Deleted Scenes – I always love checking out footage that was chopped in editing, but could contain elements that would’ve changed tone, or content or were just cool scenes in themselves but slowed the pace down. Deleted scenes from older films are always a treat to come across, but sadly, the scenes that I KNOW WERE FILMED; such as Soviet troops rolling up to a MacDonalds in a tank (featured heavily in the advertising), or a love scene between Erica and Andy, or a scene where Matt returns after seeing the execution of their parents and has to tell the group, have never been officially released. There are also sequences and pacing issues that suggest that some connective-tissue type footage is missing. Red Dawn is not a classic movie in the ‘classic’ sense and therefore that status may deem it not worth the restoration effort, but I for one would love to see what alternative footage was shot but not used.
Choppy editing – Some of the pacing and continuity in Red Dawn could be better. Going back to the Deleted Scenes issue, there are some sequences that are glossed over, such as when, and how, the hell did Daryl manage to get back to Calumet unnoticed by the group, get captured and then get released to return? When it’s revealed that this happened, at some point, I always remember being confused by it, as how the fuck would none of the Wolverines have noticed that one of their numbers was missing for an extended period and then just shows up to fight another day, again with no one asking questions? The narrative does breeze over large chunks of time, but that just seemed out-of-character with the situation, as it had been set up. There was also a scene where the group are taking a break and tossing a football around on the open plains. We see Charlie Sheen tackle Powers Boothe and I couldn’t help but to notice that Charlie’s jeans and team jacket look pristine, perfectly clean and brand new, not like it had been the only clothing he’s been wearing for weeks. No one ever shaves either. They are teenagers, riding the wave of puberty. There definitely would’ve been facial hair issues going on, but nope. They’ll all fresh-faced right to the end. For a movie as gritty and realistic as Red Dawn is, that was a detail I thought should’ve been introduced, either on the page or on-set.
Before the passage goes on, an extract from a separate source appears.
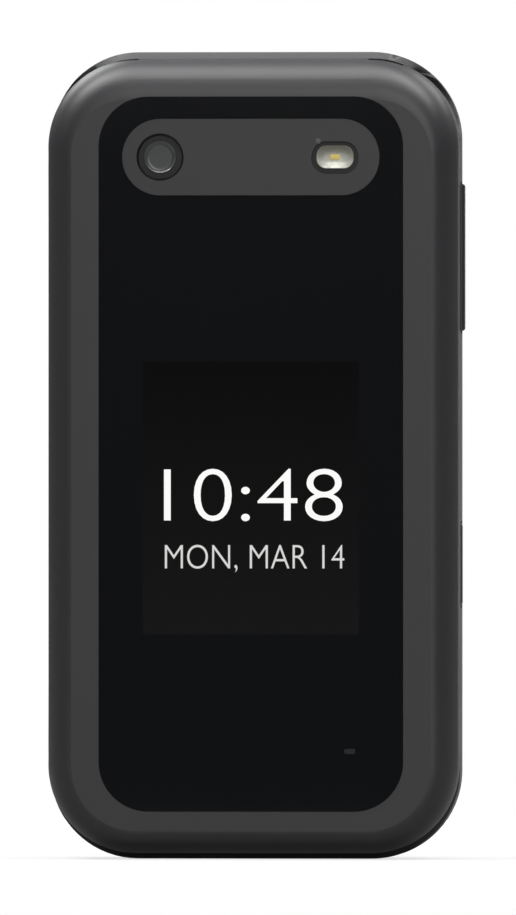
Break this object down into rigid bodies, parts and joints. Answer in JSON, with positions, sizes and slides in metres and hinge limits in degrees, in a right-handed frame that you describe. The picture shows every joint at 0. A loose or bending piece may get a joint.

Sound Effects – This is one area where I think a little more work could’ve been done, either at the time of production, or during the transfer to High Def for the Blu ray release. I always found that many of the explosions and gunfire had a stock sound-effects flavor, with too much high-end treble working the soundscape. In 1984, people were starting to look at sound design with a little more creativity and ambition. Hell, just take a listen to the action scenes in Indiana Jones and the Temple of Doom, released the same year, and tell me which of these movies SOUNDS more expensive. That’s right…Temple of Doom, which sounds WAY more engaging, escapist and dynamic. Granted, given the sense of realism Milius had running through Red Dawn, maybe he wanted more stripped down, less dramatic sounds to keep with that tone. Or they just couldn’t bloody well afford them. Personally, I think many of the effects we hear simply could’ve been better. But that’s just MY opinion.
As I mentioned earlier, I unapologetically love Red Dawn (1984). It’s an interesting snap-shot into the depths of Right Wing American paranoia, from a time when the Cold War was again threatening to heat up, that acts as both a lightning rod for hawkish war mongering, ie take the fight to the damn commies, AND realizing the myriad of different tragic consequences that such a fight would bring, for everyone involved. It’s also interesting to note the reception at the time of its release and the controversy that went along with it and how, with an objective look back at the film from today’s perspective, how unappreciated the hard work that Milius and Co. put into giving us this ‘what if’ nightmare scenario, and hypothesizing what would happen if a mujahideen-type guerrilla warfare situation emerged from the ashes of such a large scale conflict on American soil. The young cast, most of whom would go onto substantial careers, are great, the attention to detail is terrific (especially with the modest budget that it had), the action scenes are unique and all feel different, the violence is surprisingly graphic at times (Red Dawn, along with Temple of Doom and Gremlins helped usher in the PG-13 rating, though I still think Red Dawn is honestly deserving of an ‘R’) and the somber, mature tone separates this mid-80’s entry from the medley of macho shoot-em-ups that were all the rage at the time. It’s not perfect…but there’s a lot more depth and impact to Red Dawn than I think most people give it credit for. On that level…I can definitely recommend it to anyone who appreciates dark ‘what if’ scenarios or knows anything about the Cold War and might be interested to see this fictional extrapolation as a cautionary product of it’s time, which it most certainly is. It’s definitely not for everyone, as it really is violent as hell, riding on an unpleasant, tragic undercurrent but for those who give it a shot, either for the first time or a revisit, I think you may find yourself surprised by final result.
*I already summed this sentiment up in my review for the 2012 remake (see the beginning of this review for the link), but do yourself a solid and avoid that hilarious piece of shit like the fucking plague. The laughable Chris Hemsworth version is a cheap, exploitative and idiotically-executed mess that never should’ve been made, period, that lacks all the effort, feel and ambition of the original. Just say No, kids. Just say No. Stick with the classic 1984 original. You won’t be sorry.